# TASK DATA:
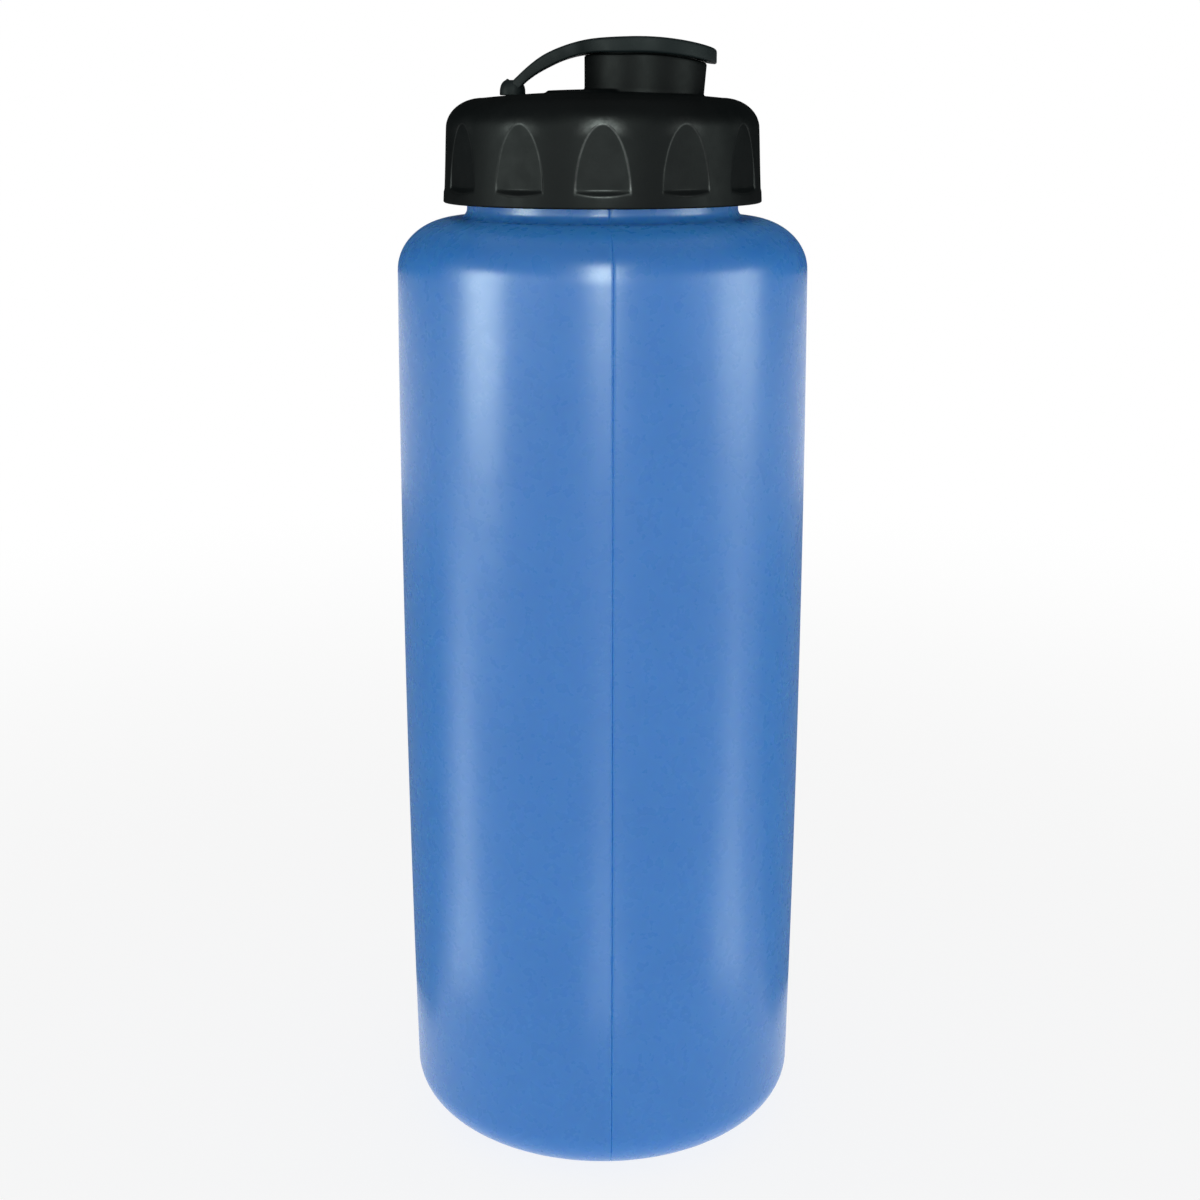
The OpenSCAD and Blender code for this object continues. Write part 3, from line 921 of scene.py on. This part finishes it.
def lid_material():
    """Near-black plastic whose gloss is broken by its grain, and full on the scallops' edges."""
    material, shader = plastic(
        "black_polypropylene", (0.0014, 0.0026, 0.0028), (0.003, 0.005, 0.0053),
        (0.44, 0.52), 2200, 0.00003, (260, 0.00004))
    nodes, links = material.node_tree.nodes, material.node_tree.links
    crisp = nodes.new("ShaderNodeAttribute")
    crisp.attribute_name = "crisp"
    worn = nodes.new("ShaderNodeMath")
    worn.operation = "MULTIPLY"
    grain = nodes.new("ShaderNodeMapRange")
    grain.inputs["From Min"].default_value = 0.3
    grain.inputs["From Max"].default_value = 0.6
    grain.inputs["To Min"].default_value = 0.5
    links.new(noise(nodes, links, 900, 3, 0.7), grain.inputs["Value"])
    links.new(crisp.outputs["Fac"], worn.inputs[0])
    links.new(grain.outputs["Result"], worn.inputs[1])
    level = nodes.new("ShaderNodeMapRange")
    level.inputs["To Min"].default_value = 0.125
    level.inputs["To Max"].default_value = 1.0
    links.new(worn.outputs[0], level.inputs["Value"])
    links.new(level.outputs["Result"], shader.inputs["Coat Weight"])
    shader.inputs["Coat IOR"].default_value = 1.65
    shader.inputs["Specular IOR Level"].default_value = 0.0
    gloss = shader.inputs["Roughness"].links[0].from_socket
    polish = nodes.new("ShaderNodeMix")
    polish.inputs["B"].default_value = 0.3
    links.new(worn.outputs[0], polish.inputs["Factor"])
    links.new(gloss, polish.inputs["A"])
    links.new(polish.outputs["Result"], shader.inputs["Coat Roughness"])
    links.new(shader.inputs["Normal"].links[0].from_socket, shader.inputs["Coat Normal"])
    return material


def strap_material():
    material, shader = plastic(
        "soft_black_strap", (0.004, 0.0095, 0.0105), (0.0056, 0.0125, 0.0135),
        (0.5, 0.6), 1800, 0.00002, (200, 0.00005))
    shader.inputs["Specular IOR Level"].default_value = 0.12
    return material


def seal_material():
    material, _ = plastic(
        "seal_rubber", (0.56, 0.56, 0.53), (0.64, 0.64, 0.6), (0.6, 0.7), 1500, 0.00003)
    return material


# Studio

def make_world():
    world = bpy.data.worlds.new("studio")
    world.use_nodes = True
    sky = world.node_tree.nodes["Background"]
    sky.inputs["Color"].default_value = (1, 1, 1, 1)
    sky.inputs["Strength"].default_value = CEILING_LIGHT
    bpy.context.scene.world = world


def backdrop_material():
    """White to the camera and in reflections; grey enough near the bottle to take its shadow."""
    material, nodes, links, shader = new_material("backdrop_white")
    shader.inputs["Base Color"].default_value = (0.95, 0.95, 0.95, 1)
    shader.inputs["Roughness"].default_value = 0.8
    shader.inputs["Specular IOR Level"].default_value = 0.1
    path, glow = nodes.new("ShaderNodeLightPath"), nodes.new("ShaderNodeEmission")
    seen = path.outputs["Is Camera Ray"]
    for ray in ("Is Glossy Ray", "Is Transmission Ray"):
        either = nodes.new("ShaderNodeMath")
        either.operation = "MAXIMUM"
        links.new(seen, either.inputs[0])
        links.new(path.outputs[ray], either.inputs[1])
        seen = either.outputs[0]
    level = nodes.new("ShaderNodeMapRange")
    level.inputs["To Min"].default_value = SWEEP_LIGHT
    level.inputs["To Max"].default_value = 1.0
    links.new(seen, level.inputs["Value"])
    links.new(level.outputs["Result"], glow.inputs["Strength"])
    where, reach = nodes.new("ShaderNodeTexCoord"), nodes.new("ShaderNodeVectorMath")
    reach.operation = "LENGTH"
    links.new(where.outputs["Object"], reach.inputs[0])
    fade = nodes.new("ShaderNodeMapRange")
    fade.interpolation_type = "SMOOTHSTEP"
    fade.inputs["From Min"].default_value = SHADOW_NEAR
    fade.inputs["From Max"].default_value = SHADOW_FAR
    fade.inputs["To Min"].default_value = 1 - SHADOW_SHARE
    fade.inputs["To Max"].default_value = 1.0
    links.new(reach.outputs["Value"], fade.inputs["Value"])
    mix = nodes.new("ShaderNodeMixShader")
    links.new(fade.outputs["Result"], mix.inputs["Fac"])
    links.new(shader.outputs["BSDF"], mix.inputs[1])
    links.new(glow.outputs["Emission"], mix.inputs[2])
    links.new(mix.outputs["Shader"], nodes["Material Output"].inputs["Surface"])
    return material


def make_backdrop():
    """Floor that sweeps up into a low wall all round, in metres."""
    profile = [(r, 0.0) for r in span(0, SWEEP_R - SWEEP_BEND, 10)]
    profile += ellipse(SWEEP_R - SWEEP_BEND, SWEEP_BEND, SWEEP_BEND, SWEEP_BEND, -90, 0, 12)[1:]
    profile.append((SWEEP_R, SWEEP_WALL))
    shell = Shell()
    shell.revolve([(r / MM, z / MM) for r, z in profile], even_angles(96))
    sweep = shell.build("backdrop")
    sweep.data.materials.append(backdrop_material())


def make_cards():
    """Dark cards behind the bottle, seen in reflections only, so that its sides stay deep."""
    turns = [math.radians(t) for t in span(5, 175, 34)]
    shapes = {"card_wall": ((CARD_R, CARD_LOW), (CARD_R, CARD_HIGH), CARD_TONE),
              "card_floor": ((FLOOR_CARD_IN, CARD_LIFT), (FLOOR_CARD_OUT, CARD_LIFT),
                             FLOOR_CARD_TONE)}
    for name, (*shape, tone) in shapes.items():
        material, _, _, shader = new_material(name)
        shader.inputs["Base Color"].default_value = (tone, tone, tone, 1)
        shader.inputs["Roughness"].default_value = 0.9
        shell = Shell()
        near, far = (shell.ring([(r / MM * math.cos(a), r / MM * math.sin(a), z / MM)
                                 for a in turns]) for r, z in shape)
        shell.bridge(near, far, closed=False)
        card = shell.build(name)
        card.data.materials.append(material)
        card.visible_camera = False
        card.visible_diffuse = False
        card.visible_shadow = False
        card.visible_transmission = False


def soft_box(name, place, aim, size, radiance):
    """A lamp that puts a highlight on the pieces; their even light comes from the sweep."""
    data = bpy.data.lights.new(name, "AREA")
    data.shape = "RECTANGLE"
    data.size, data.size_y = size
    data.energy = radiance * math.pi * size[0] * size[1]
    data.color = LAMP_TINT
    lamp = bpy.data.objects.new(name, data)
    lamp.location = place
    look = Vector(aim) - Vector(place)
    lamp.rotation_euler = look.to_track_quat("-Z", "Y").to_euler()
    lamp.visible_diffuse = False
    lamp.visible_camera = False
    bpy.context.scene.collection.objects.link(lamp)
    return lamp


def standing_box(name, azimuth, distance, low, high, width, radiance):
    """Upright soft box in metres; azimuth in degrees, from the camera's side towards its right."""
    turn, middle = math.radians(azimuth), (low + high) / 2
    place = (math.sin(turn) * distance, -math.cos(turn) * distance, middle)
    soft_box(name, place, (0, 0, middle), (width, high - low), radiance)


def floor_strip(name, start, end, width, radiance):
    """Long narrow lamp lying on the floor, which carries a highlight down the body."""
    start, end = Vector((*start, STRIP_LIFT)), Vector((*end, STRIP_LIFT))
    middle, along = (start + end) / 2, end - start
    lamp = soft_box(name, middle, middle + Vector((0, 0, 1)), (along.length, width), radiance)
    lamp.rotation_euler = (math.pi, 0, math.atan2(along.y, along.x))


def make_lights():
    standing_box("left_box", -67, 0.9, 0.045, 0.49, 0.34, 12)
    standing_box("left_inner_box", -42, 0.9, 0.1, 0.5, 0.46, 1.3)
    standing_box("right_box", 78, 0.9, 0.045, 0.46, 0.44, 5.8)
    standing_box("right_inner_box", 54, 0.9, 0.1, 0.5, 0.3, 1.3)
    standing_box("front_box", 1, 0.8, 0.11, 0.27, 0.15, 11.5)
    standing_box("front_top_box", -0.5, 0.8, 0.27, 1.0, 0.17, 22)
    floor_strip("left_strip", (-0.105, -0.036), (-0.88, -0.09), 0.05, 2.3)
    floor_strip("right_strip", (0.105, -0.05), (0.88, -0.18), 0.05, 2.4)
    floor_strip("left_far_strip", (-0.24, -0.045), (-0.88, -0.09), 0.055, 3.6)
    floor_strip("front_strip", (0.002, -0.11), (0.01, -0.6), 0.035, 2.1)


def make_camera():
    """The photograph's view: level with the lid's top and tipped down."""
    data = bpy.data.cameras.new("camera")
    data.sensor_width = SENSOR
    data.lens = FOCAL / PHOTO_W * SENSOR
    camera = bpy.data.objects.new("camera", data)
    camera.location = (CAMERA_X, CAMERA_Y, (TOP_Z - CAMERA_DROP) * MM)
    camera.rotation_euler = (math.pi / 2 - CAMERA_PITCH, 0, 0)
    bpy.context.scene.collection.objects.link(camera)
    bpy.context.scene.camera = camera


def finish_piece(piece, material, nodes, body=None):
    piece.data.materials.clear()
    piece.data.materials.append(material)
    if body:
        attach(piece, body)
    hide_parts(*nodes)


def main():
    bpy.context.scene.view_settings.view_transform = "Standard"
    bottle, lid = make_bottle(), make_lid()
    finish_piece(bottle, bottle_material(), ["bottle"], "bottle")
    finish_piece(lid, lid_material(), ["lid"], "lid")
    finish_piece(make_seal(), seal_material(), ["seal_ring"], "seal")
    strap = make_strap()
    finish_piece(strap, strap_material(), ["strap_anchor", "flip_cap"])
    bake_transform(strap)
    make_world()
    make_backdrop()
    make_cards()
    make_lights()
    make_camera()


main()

==

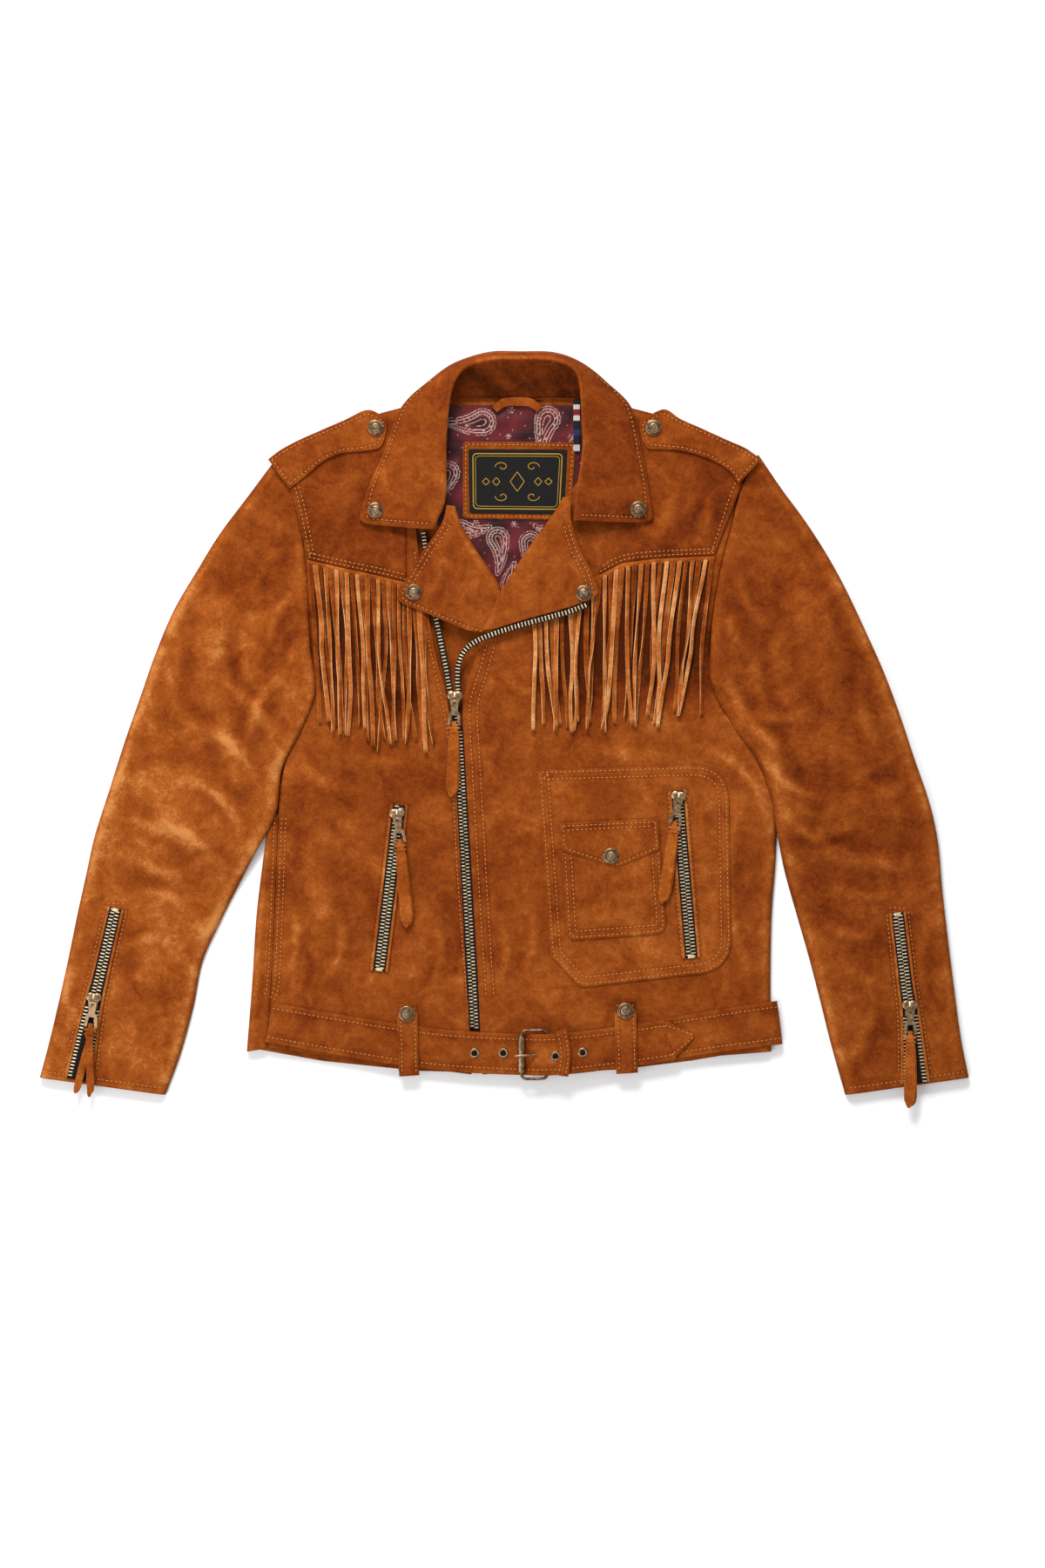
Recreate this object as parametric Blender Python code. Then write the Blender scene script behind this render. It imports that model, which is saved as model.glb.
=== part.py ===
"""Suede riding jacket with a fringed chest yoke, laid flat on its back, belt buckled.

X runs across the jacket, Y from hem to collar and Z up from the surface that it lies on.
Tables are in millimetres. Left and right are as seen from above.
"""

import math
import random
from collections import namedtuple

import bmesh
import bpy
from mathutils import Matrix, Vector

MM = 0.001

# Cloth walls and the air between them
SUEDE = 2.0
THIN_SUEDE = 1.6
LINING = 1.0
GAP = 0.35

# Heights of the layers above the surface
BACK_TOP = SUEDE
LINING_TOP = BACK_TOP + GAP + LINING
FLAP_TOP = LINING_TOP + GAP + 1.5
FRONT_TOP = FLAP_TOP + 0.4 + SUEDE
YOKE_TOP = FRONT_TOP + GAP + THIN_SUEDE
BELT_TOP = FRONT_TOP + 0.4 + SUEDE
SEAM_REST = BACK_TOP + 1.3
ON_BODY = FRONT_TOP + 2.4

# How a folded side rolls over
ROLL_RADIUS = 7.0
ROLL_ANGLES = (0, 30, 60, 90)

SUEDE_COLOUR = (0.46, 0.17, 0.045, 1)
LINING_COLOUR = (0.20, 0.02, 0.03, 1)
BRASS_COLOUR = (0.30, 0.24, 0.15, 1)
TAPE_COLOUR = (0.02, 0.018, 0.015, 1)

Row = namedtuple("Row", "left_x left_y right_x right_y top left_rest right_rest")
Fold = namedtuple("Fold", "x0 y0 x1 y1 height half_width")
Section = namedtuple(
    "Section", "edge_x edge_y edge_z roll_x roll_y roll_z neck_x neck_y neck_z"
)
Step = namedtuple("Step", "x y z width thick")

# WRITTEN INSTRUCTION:
In the data above, find the line that contains "Recreate this object" and the line that contains "TAPE_COLOUR = (0.02, 0.018, 0.015, 1)". Repeat exactly those lines and every line between them, and only those.

# WRITTEN SOLUTION:
Recreate this object as parametric Blender Python code. Then write the Blender scene script behind this render. It imports that model, which is saved as model.glb.
=== part.py ===
"""Suede riding jacket with a fringed chest yoke, laid flat on its back, belt buckled.

X runs across the jacket, Y from hem to collar and Z up from the surface that it lies on.
Tables are in millimetres. Left and right are as seen from above.
"""

import math
import random
from collections import namedtuple

import bmesh
import bpy
from mathutils import Matrix, Vector

MM = 0.001

# Cloth walls and the air between them
SUEDE = 2.0
THIN_SUEDE = 1.6
LINING = 1.0
GAP = 0.35

# Heights of the layers above the surface
BACK_TOP = SUEDE
LINING_TOP = BACK_TOP + GAP + LINING
FLAP_TOP = LINING_TOP + GAP + 1.5
FRONT_TOP = FLAP_TOP + 0.4 + SUEDE
YOKE_TOP = FRONT_TOP + GAP + THIN_SUEDE
BELT_TOP = FRONT_TOP + 0.4 + SUEDE
SEAM_REST = BACK_TOP + 1.3
ON_BODY = FRONT_TOP + 2.4

# How a folded side rolls over
ROLL_RADIUS = 7.0
ROLL_ANGLES = (0, 30, 60, 90)

SUEDE_COLOUR = (0.46, 0.17, 0.045, 1)
LINING_COLOUR = (0.20, 0.02, 0.03, 1)
BRASS_COLOUR = (0.30, 0.24, 0.15, 1)
TAPE_COLOUR = (0.02, 0.018, 0.015, 1)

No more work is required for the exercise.